What is key, though, is that the new man is given time to do his job. Warburton’s tenure highlighted again the impatience and a lack of consideration for the bigger picture by modern football fans, who want to see winning football develop quickly. This is not just unique to Forest of course, but it is this short termism and lack of patience which threatens our club’s chances of progression.
It took Karanka over a year to turn Middlesbrough into a top-six side, but what are the guarantees he will receive the time to repeat that here?
After years of continual change and worsening league positions, common sense would suggest we should settle for stability and this is something the club has to strive for, both in the boardroom and the stands.
It would be unfair to lump the new owners into the Fawaz category just yet based on one change of manager, as they have proven themselves to be more adept at running the club than the previous incumbent. Hopefully, they see Karanka as the man to lead Forest into a new, successful era and will give him the opportunity to see the job through.

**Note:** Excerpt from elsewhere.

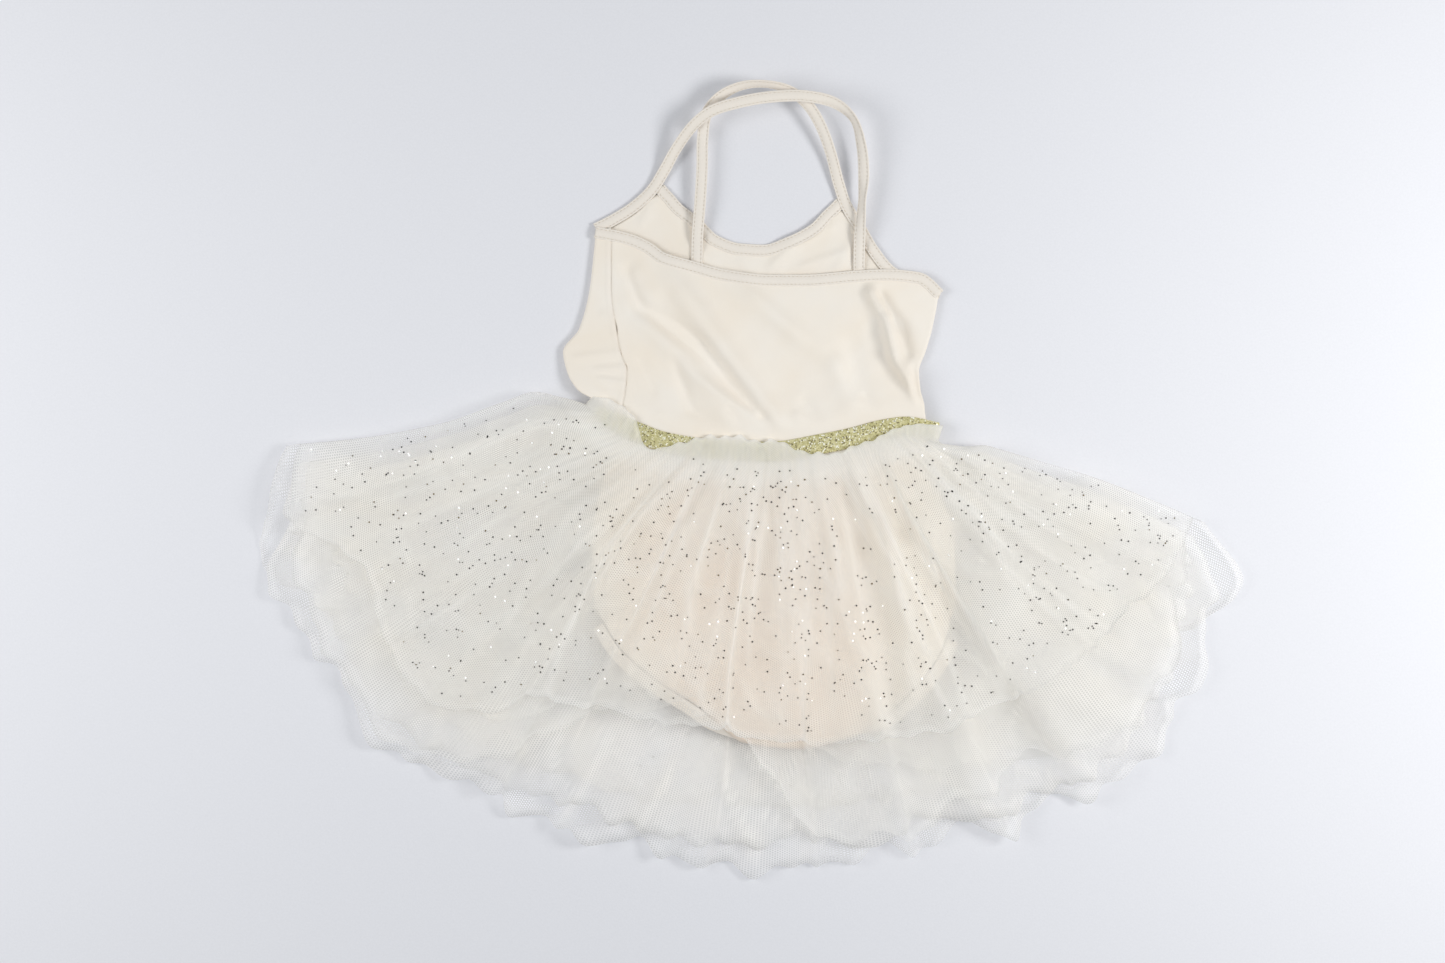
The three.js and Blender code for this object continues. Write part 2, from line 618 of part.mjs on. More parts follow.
// The points of a side fold at one row: they turn about its middle, to the right or to the left.
function turnedPoints(middle, radius, degreesList, way) {
  return degreesList.map((degrees) => {
    const turn = THREE.MathUtils.degToRad(degrees);
    const sideways = way * Math.sin(turn) * radius;
    return new THREE.Vector3(middle.x + sideways, middle.y, middle.z + Math.cos(turn) * radius);
  });
}

// The back panel runs from the left side seam, on top, to the right edge and round it to the surface.
function backGrid() {
  const rows = [];
  const leftEdge = (y) => seamEdge(y) + SEAM_GAP;
  for (let row = 0; row < PANEL_ROWS; row += 1) {
    const line = [];
    for (let column = 0; column <= BACK_COLUMNS; column += 1) {
      const [x, y] = panelPlace(BACK_TOP, column / BACK_COLUMNS, row, leftEdge, rightTurn);
      line.push(new THREE.Vector3(x, y, panelLevel("back", x, y) + backFold(x, y)));
    }
    const edge = line[BACK_COLUMNS];
    const radius = turnRadius(edge.x, edge.y);
    const middle = new THREE.Vector3(edge.x, edge.y, edge.z - radius);
    rows.push([...line, ...turnedPoints(middle, radius, BACK_TURNS, 1)]);
  }
  return rows;
}

// The front panel starts at the left side seam, on top, turns round the left edge, and runs on below the
// back.
function frontGrid() {
  const rows = [];
  const wrapEdge = (y) => seamEdge(y) - SEAM_GAP;
  const floorEdge = (y) => rightTurn(y) - SEAM_GAP;
  for (let row = 0; row < PANEL_ROWS; row += 1) {
    const wrap = [];
    for (let column = 0; column < WRAP_COLUMNS; column += 1) {
      const [x, y] = panelPlace(FRONT_TOP, column / WRAP_COLUMNS, row, wrapEdge, leftTurn);
      wrap.push(new THREE.Vector3(x, y, panelLevel("back", x, y)));
    }
    const lying = [];
    for (let column = 0; column <= FRONT_COLUMNS; column += 1) {
      const [x, y] = panelPlace(FRONT_TOP, column / FRONT_COLUMNS, row, leftTurn, floorEdge);
      lying.push(new THREE.Vector3(x, y, panelLevel("front", x, y)));
    }
    const edge = lying[0];
    const radius = turnRadius(edge.x, edge.y);
    const middle = new THREE.Vector3(edge.x, edge.y, edge.z + radius);
    rows.push([...wrap, ...turnedPoints(middle, radius, FRONT_TURNS, -1), ...lying]);
  }
  return rows;
}

// Makes one closed body from its points and triangles, with its faces pointing out.
function closedBody(points, triangles) {
  let volume = 0;
  for (const [a, b, c] of triangles) volume += points[a].dot(points[b].clone().cross(points[c]));
  const outward = volume < 0 ? triangles.map(([a, b, c]) => [a, c, b]) : triangles;
  const numbers = points.flatMap((point) => point.toArray());
  const geometry = new THREE.BufferGeometry();
  geometry.setAttribute("position", new THREE.Float32BufferAttribute(numbers, 3));
  geometry.setIndex(outward.flat());
  geometry.computeVertexNormals();
  return geometry;
}

// A cloth wall: a grid of middle points is moved out to both sides by half the thickness, and its open
// edges are closed. A round grid joins its last column to its first.
function clothWall(grid, thickness, round) {
  const [rows, columns] = [grid.length, grid[0].length];
  const at = (row, column) => {
    const r = Math.min(Math.max(row, 0), rows - 1);
    const held = Math.min(Math.max(column, 0), columns - 1);
    const c = round ? (column + columns) % columns : held;
    return grid[r][c];
  };
  const faceUp = [];
  const faceDown = [];
  for (let row = 0; row < rows; row += 1) {
    for (let column = 0; column < columns; column += 1) {
      const across = at(row, column + 1).clone().sub(at(row, column - 1));
      const along = at(row + 1, column).clone().sub(at(row - 1, column));
      const out = across.cross(along).normalize().multiplyScalar(thickness / 2);
      faceUp.push(at(row, column).clone().add(out));
      faceDown.push(at(row, column).clone().sub(out));
    }
  }
  const points = [...faceUp, ...faceDown];
  const count = rows * columns;
  const triangles = [];
  const quad = (a, b, c, d) => triangles.push([a, b, c], [a, c, d]);
  const spans = round ? columns : columns - 1;
  for (let row = 0; row < rows - 1; row += 1) {
    for (let column = 0; column < spans; column += 1) {
      const next = (column + 1) % columns;
      const [a, b] = [row * columns + column, row * columns + next];
      const [c, d] = [b + columns, a + columns];
      quad(a, b, c, d);
      quad(count + a, count + d, count + c, count + b);
    }
  }
  for (let column = 0; column < spans; column += 1) {
    const next = (column + 1) % columns;
    const last = (rows - 1) * columns;
    quad(next, column, count + column, count + next);
    quad(last + column, last + next, count + last + next, count + last + column);
  }
  for (let row = 0; row < rows - 1 && !round; row += 1) {
    const [a, b] = [row * columns, (row + 1) * columns];
    const [c, d] = [a + columns - 1, b + columns - 1];
    quad(a, b, count + b, count + a);
    quad(d, c, count + c, count + d);
  }
  return closedBody(points, triangles);
}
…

The stat mentioned the top of this piece should be warning enough that a constant changing of managers has achieved little.
Crucially though, the fans too must play their part. There may be a drop off in form; a few games where results aren’t great and this is where patience is needed. Booing players off the pitch, writing off youngsters and criticising managers on social media does more harm than good and makes it difficult to create a successful environment.
It’s one of the reasons why the club has gone nowhere for the past 20 years.
The superb FA Cup win over Arsenal, achieved with six academy prospects in the side, shows that there is a nucleus of young talent emerging from the Nigel Doughty Academy - thanks in no small part to the fine work Gary Brazil has done – and that a promising future lies ahead.
For the first time in a long time we have our Forest back. Now we must give it the opportunity to thrive.